Biz CHP olarak bu yasanın tamamen karşısındayız. Bunu AKP'nin bir sansür yasası olarak görüyoruz. 83 milyonu ilgilendiren bir konunun, 83 milyon vatandaşın katılımıyla onları temsil eden sivil toplum örgütlerinin, akademisyenlerin, siyasi partilerin katılımıyla yapılması gerektiğini düşünüyoruz. Uzun tartışmalar sonucunda böyle kritik konuların yasalaştırılması gerektiğini düşünüyoruz. Nasıl komisyon aşamasında bu işe karşı çıktıysak, Genel Kurul aşamasında da bu yasanın geçmemesi için mücadele edeceğiz."

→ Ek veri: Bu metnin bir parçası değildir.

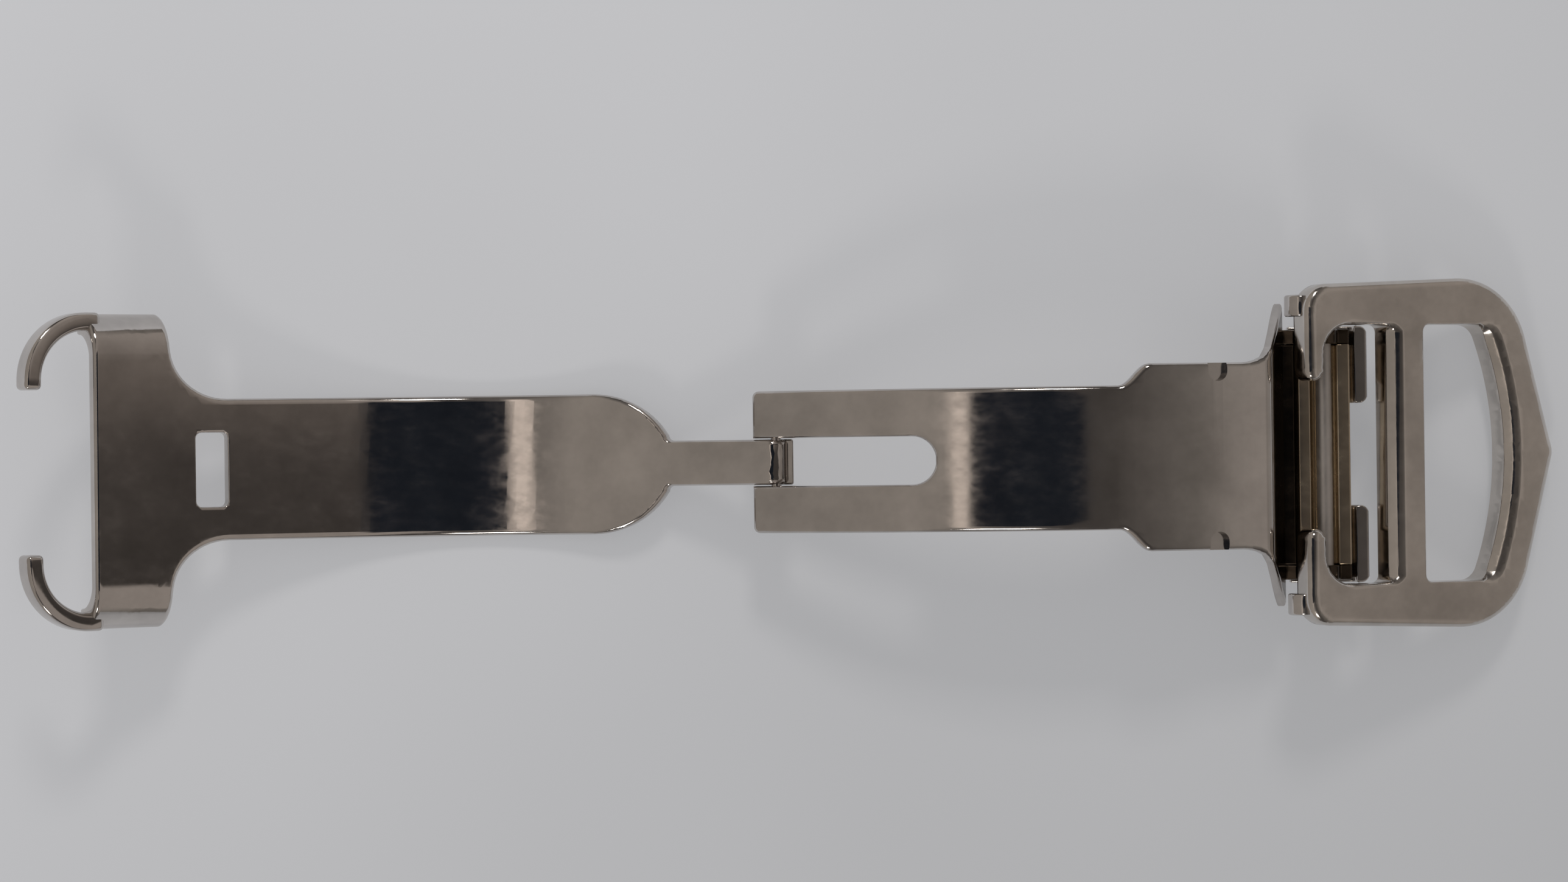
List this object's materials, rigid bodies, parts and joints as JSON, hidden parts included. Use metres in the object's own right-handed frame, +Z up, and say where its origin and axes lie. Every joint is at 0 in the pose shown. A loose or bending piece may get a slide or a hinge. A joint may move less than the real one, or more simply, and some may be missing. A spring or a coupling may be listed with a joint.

"Y" ve "Z" kuşağının 2023'te 25 milyon seçmen sayısına ulaşacağına işaret eden CHP'li Adıgüzel, "Bu gençlerin en değerli bilgi kaynaklarından biri olan sosyal medyayı ellerinden almak bir siyasi partinin ayağına kurşun sıkması. Buradan uyarıyoruz, Türkiye'de gençlerin, özellikle milyonlarca insanımızın kullandığı platformaları sınırlamak, kısıtlamak, Türkiye'den kaçırmak size hiç bir fayda getirmez." şeklinde konuştu.